Weiss worked for the PSC as a lobbyist and a research associate until 1984, when former President Irwin Polishook tapped her to become the union’s director of pensions and welfare benefits. “I didn’t even know what a pension was,” Weiss recalls. But she quickly mastered the complexities of her new field and became a trusted guide to two generations of CUNY faculty and professional staff.

“I felt she could do the job because she was a dependable administrator and had the intellect to master these various pension systems and [had] a tremendously likeable personality,” Polishook told Clarion. “She thought we were taking a chance on her, but I was convinced she could do the job.”
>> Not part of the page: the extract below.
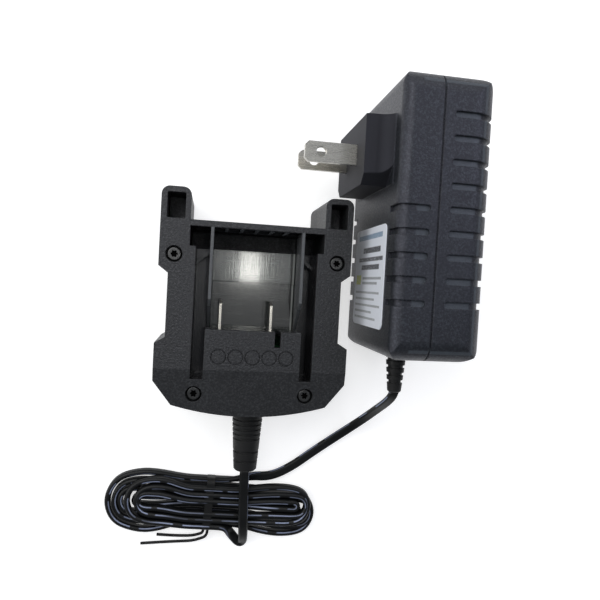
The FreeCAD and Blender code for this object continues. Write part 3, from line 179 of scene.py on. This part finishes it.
route = list(ADAPTER_LEAD)
route.append(in_hank(STRAIGHT + JOIN_FAR, strand(0) + JOIN_FAR_OUT, LOW))
route.append(in_hank(STRAIGHT + JOIN_NEAR, strand(0), LOW))
last = STRANDS - 1
lobes = []
for index in range(last):
    lobes.append((-1, strand(index), -strand(index), LOW, LOW))
    lobes.append((1, -strand(index), strand(index + 1), LOW, LOW))
lobes.append((-1, strand(last), -strand(last), LOW, LOW))
lobes.append((1, -strand(last), strand(last), LOW, HIGH))
for index in range(last, 1, -1):
    lobes.append((-1, strand(index), -strand(index - 1), HIGH, HIGH))
    lobes.append((1, -strand(index - 1), strand(index - 1), HIGH, HIGH))
lobes.append((-1, strand(1), -strand(0), HIGH, HIGH))
for number, half_turn in enumerate(lobes):
    lobe(route, number, *half_turn)
route.append(in_hank(STRAIGHT, -strand(0), HIGH))
route.append(in_hank(STRAIGHT + LEAVE, -strand(0), HIGH))
route += reversed(CRADLE_LEAD)
print("half turns:", len(lobes), "control points:", len(route))

# %% Smooth centre line
STEPS_PER_POINT = 6

line_data = bpy.data.curves.new("lead_line", "CURVE")
line_data.dimensions = "3D"
line_data.resolution_u = STEPS_PER_POINT
spline = line_data.splines.new("NURBS")
spline.points.add(len(route) - 1)
for point, place in zip(spline.points, route):
    point.co = (place[0] * MM, place[1] * MM, place[2] * MM, 1.0)
spline.order_u = 3
spline.use_endpoint_u = True
line = bpy.data.objects.new("lead_line", line_data)
scene.collection.objects.link(line)
bpy.context.view_layer.update()
line_mesh = bpy.data.meshes.new_from_object(line)
centre = [vertex.co.copy() for vertex in line_mesh.vertices]
bpy.data.objects.remove(line)
bpy.data.meshes.remove(line_mesh)
lengths = [0.0]
for before, after in zip(centre, centre[1:]):
    lengths.append(lengths[-1] + (after - before).length)
lead_length = lengths[-1]
print("points on the line:", len(centre), "length", round(lead_length, 4))

# %% [markdown]
# ## Twin profile
# The lead is a flat twin, two round cores side by side, so its section has a shallow valley on each face. A
# round bevel on the curve could not show that, so the section is swept along the line by hand, one ring of
# points at a time. Its wide side is level where the lead lies by itself, and on edge inside the hank, where
# the strands are packed side by side.

# %% Twin section
CORE_RADIUS = 1.06 * MM
LEAD_WIDTH = 3.36 * MM
PROFILE_POINTS = 20
VALLEY_DEPTH, VALLEY_WIDTH = 0.30, 0.16
CORE_OPENING = 2.6


def twin_section(turn):
    """A point of the twin section, across its wide side and through it."""
    angle = 2 * math.pi * turn
    offset = LEAD_WIDTH / 2 - CORE_RADIUS
    x, y = math.cos(angle), math.sin(angle)
    valley = 1 - VALLEY_DEPTH * math.exp(-(x / VALLEY_WIDTH) ** 2)
    apart = math.copysign(offset * min(1, abs(x) * CORE_OPENING), x)
    return (apart + CORE_RADIUS * x, CORE_RADIUS * y * valley)


print("section", round(LEAD_WIDTH / MM, 2), "by", round(2 * CORE_RADIUS / MM, 2), "mm")

# %% Turn on edge
WRAP_START = 0.083
WRAP_END = lead_length - 0.046
TURN_IN, TURN_OUT = 0.016, 0.012


def on_edge(at):
    """How far the lead is turned on edge: none on its own, a quarter turn in the hank."""
    rise = min(1.0, max(0.0, (at - WRAP_START + TURN_IN) / TURN_IN))
    fall = min(1.0, max(0.0, (WRAP_END + TURN_OUT - at) / TURN_OUT))
    amount = min(rise, fall)
    amount = amount * amount * (3 - 2 * amount)
    return math.radians(90) * amount


print("on edge from", WRAP_START, "to", round(WRAP_END, 3), "m along the lead")

# %% [markdown]
# ## Rings along the line
# At each point of the line the wide side starts out level. Where the line is steep, level says little, so
# the side of the ring before is carried on, which keeps the lead from flipping over in its fold.

# %% Rings of points
STEEP, FLIP_LIMIT = 0.35, 0.6

rings = []
side = Vector((1, 0, 0))
for number, place in enumerate(centre):
    before = centre[max(0, number - 1)]
    after = centre[min(len(centre) - 1, number + 1)]
    tangent = (after - before).normalized()
    level = tangent.cross(Vector((0, 0, 1)))
    wanted = level.normalized() if level.length > STEEP else side
    if wanted.dot(side) < 0 and level.length < FLIP_LIMIT:
        wanted = -wanted
    side = (wanted - tangent * wanted.dot(tangent)).normalized()
    up = side.cross(tangent).normalized()
    turn = on_edge(lengths[number])
    wide = side * math.cos(turn) + up * math.sin(turn)
    thin = up * math.cos(turn) - side * math.sin(turn)
    ring = []
    for step in range(PROFILE_POINTS):
        across, through = twin_section(step / PROFILE_POINTS)
        ring.append(place + wide * across + thin * through)
    rings.append(ring)
print("rings:", len(rings))

# %% [markdown]
# ## Mesh and its map
# The rings become one closed mesh with a cap at each end. Its UV map runs round the section and along the
# length in metres, so that the dashed stripe of the finish follows the lead through every turn.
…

“Clarissa has a deep commitment to public service and to the idea of a public university,” said PSC President Barbara Bowen, “and that commitment has been clear in her relationships with our members.”

Weiss has watched with alarm over the past quarter century as retirement plans have moved away from a defined-benefit model to one based on defined contributions. While individual faculty and staff can have their own reasons for choosing one system or another, Weiss feels that a society-wide trend away from defined-benefit plans “is all for the worse.” The replacement of traditional pensions with 401(k) plans and similar vehicles creates a system, she says, where each individual is expected to be an expert investor, and where a bursting bubble – like the 2008 market crash – can upend even careful planning.
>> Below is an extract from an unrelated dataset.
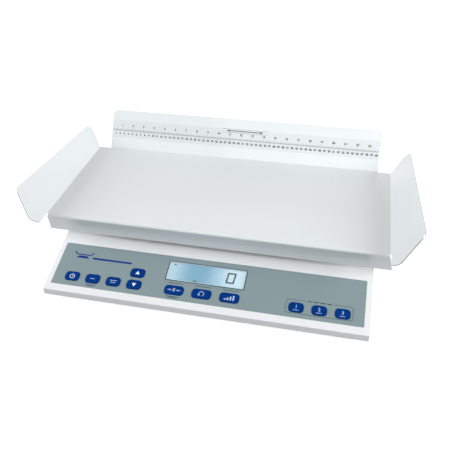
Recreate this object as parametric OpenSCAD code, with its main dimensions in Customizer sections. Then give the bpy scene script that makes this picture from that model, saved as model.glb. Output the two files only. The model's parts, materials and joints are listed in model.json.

Weiss said her experience has been that most PSC members give little forethought to retirement. “They are so focused on their area of knowledge, they don’t even think about it,” she says. “Retirement is as much an emotional as a financial issue,” says Weiss. She urges PSC members who might consider retirement five years from now to attend the union’s annual pre-retirement conference, usually held in late spring.

Weiss also encourages adjuncts to enroll in the Teacher Retirement System, the pension system available to them. “It’s crazy not to,” she says: When adjuncts don’t join TRS, they allow CUNY to pocket money that otherwise would have been contributed to their pensions.

Public sector workers and their pensions have been under escalating attack by conservative forces looking to shift the public’s ire over the economy away from Wall Street and onto other working people (see page 10). Weiss said it is wrong for politicians to portray pensions as a “handout,” when in fact they are a form of compensation that employees have earned through their labor over many years.

“People who’ve earned their pensions by performing work for the people of New York City and their children should not have their pensions reduced,” she said. “Scaling back a pension is a cowardly way of dealing with people who are no longer [seen as] useful.”

TIME TO ENJOY

As for her own retirement, Weiss is looking forward to relaxing at her home in Jamaica, Queens (“I’m a putterer,” she says), to time spent with her husband Sam, (“My life partner and my best friend.”), and traveling to Florida to visit her grandson. She is also set on doing needlework, and taking a class in modern Jewish history next fall with Professor Laura Schor at Hunter College. Weiss says she draws inspiration from the example of her father, who enjoyed a rich and creative retirement into his 90s after working from age of 9 to age 71.

“Retirement should be enjoyable,” says Weiss – and she is ready to enjoy her own.